## Instructions for the task
Extract every line of the material that holds the string "hinge".
----------------------------------------
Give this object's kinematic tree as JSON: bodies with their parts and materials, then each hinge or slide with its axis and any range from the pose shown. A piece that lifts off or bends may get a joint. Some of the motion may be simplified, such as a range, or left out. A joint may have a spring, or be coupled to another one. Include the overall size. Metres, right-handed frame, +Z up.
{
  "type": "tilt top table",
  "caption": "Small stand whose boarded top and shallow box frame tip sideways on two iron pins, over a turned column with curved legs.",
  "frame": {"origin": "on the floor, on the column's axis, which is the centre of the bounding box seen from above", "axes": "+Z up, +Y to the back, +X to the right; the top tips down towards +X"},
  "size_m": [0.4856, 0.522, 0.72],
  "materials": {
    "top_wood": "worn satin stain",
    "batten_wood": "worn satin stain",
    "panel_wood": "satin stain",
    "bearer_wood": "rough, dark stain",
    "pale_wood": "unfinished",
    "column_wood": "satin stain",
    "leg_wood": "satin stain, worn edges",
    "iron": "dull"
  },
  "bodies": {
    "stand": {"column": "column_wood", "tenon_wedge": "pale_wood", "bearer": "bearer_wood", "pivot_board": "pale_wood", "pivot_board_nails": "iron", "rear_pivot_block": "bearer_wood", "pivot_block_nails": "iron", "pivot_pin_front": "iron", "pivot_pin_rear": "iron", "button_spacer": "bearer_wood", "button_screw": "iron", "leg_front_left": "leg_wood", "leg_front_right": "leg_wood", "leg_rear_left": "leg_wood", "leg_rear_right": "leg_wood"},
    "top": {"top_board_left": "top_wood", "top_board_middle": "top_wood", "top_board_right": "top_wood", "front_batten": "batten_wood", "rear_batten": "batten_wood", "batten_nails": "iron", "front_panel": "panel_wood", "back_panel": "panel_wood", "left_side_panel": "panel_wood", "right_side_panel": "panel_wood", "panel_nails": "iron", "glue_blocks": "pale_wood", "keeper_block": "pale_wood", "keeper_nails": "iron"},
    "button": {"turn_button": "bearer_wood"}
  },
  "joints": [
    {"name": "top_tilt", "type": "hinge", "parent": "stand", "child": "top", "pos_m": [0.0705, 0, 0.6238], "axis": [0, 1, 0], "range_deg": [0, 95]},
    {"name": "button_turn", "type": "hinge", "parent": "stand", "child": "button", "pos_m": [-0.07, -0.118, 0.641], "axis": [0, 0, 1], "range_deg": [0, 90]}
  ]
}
----------------------------------------
## Completed exercise
Give this object's kinematic tree as JSON: bodies with their parts and materials, then each hinge or slide with its axis and any range from the pose shown. A piece that lifts off or bends may get a joint. Some of the motion may be simplified, such as a range, or left out. A joint may have a spring, or be coupled to another one. Include the overall size. Metres, right-handed frame, +Z up.
    {"name": "top_tilt", "type": "hinge", "parent": "stand", "child": "top", "pos_m": [0.0705, 0, 0.6238], "axis": [0, 1, 0], "range_deg": [0, 95]},
    {"name": "button_turn", "type": "hinge", "parent": "stand", "child": "button", "pos_m": [-0.07, -0.118, 0.641], "axis": [0, 0, 1], "range_deg": [0, 90]}